St. John Chrysostom, in his Homilies on First Corinthians (Homily XXVI), comments that Paul "shows that he delivers nothing of his own, but all things from Christ," situating Paul's mimēsis within a chain of divine authority that does not terminate in the human teacher. St. Thomas Aquinas (Super I Cor., lect. 1) links verse 2 to the concept of the depositum fidei — the deposit of faith which must be received whole and transmitted intact.
On apostolic succession and the Magisterium: Paul's role here prefigures what the Church teaches about bishops as successors to the apostles. Just as Paul says "I delivered them to you," the Church's Magisterium understands itself not as a source of new revelation but as the guardian and authentic interpreter of what was once for all delivered (Jude 1:3). Lumen Gentium §20 grounds episcopacy precisely in this succession of teaching authority.

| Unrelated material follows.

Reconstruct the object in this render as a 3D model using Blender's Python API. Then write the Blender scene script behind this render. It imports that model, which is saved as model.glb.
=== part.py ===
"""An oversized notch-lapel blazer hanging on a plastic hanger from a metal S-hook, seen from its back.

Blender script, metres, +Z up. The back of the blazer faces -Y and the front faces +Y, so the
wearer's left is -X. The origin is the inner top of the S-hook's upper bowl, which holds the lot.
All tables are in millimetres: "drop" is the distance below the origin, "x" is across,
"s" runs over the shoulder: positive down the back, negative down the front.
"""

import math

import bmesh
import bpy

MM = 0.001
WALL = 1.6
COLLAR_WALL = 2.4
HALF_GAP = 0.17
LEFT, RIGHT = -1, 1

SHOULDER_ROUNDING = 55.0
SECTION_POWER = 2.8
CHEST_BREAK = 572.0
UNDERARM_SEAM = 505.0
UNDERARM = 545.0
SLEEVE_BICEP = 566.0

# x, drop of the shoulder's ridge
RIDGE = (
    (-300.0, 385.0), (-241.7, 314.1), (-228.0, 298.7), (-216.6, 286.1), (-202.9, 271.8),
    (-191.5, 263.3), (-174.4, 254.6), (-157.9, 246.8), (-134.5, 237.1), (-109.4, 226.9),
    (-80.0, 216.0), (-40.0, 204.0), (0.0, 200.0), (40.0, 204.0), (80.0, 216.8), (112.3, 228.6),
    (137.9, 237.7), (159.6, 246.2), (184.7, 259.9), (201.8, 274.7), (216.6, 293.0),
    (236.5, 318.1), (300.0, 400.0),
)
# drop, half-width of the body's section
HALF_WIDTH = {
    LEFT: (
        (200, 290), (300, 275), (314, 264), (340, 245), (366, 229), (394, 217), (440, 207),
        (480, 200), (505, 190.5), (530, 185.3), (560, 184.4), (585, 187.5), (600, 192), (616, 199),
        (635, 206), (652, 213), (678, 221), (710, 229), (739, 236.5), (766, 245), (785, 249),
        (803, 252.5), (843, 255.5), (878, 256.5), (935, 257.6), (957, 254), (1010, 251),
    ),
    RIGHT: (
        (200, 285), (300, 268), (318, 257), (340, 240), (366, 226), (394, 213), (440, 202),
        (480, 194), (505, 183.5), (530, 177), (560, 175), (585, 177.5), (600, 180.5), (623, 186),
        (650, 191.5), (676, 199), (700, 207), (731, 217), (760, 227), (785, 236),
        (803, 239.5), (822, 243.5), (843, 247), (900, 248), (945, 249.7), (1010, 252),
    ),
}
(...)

For contemporary Catholics, these two verses pose a searching challenge in an age of spiritual individualism and doctrinal relativism. Verse 1 does not call us to construct a personal spirituality from first principles but to place ourselves in a chain of lived imitation — finding in the saints what Paul was to the Corinthians: concrete, embodied patterns of Christian life that make Christ visible. This is why the Church canonizes saints: not to create celebrities, but to multiply Pauls — men and women who can say, "imitate me as I imitate Christ."
Verse 2 speaks directly to the temptation to treat Catholic teaching as a buffet — accepting the doctrines one finds congenial while quietly discarding those that are culturally awkward. Paul's word hold firm (katechete, κατέχετε — to hold down, to grip tightly) is the language of active retention against pressure to let go. In an era when Catholics are often pressured to "update" the Church's moral or sacramental teaching in line with contemporary consensus, Paul's praise of those who hold firm the traditions as delivered is a direct and bracing encouragement to doctrinal fidelity — not as rigidity, but as love for the living deposit received from the Apostles.
Commentary
Verse 1: "Be imitators of me, even as I also am of Christ."
This verse grammatically concludes the argument of chapter 10 (Paul's self-renunciation in the matter of idol meat, 10:31–33), while simultaneously serving as the hinge into chapter 11's instructions on worship. The command is striking in its structure: a chain of mimesis — Christ, then Paul, then the community. Paul does not say "imitate Christ directly," though that is the ultimate goal; he says imitate me as I imitate Christ. This is not arrogance but ecclesiology. Paul understands his apostolic office to be a living icon of the Gospel he preaches (cf. Gal 2:20). The Greek word mimētai (μιμηταί) carries the full weight of discipleship — not mere external copying but the formation of a shared inner disposition. Paul has just described himself in 10:33 as "not seeking my own profit, but the profit of the many, that they may be saved." That self-emptying posture is the imitation of Christ he commends.
This verse also implicitly corrects the factionalism of Corinth. In 1:12, some claim to be "of Paul," others "of Apollos," others "of Cephas." Paul's point here is not that belonging to him is the goal, but that belonging to him rightly means following his example of belonging wholly to Christ. The chain of imitation is not circular — it is hierarchical and Christ-centered.
Verse 2: "Now I praise you, brothers, that you remember me in all things, and hold firm the traditions, even as I delivered them to you."
The Greek word translated "traditions" is paradoseis (παραδόσεις) — from paradidōmi, to hand on, to deliver over. This is the same root used in 11:23 ("I received from the Lord what I also delivered to you") and in 15:3 ("I delivered to you...what I also received"). The term is technical: it refers to a body of teaching, practice, and rule that exists as a structured deposit. Paul is not speaking loosely of "customs"; he is describing a specific act of apostolic transmission that carries binding authority.
Crucially, Paul praises them here before he goes on to correct them (11:17: "I do not praise you"). The commendation is genuine — they have, in the main, maintained fidelity to what was handed on. This sets the rhetorical stage for the corrections that follow (on head coverings, on the Lord's Supper) as applications of the same principle: fidelity to apostolic tradition requires ongoing discernment and sometimes correction.
The phrase "as I delivered them to you" locates the authority of these traditions in an act of personal, authoritative transmission — not in a written text alone, but in the living chain of apostolic teaching. Paul received, Paul delivered; the community is to hold firm. This is the earliest explicit use of the term in a positive theological sense in the Pauline corpus, and it opens a window onto the structure of early Christian authority.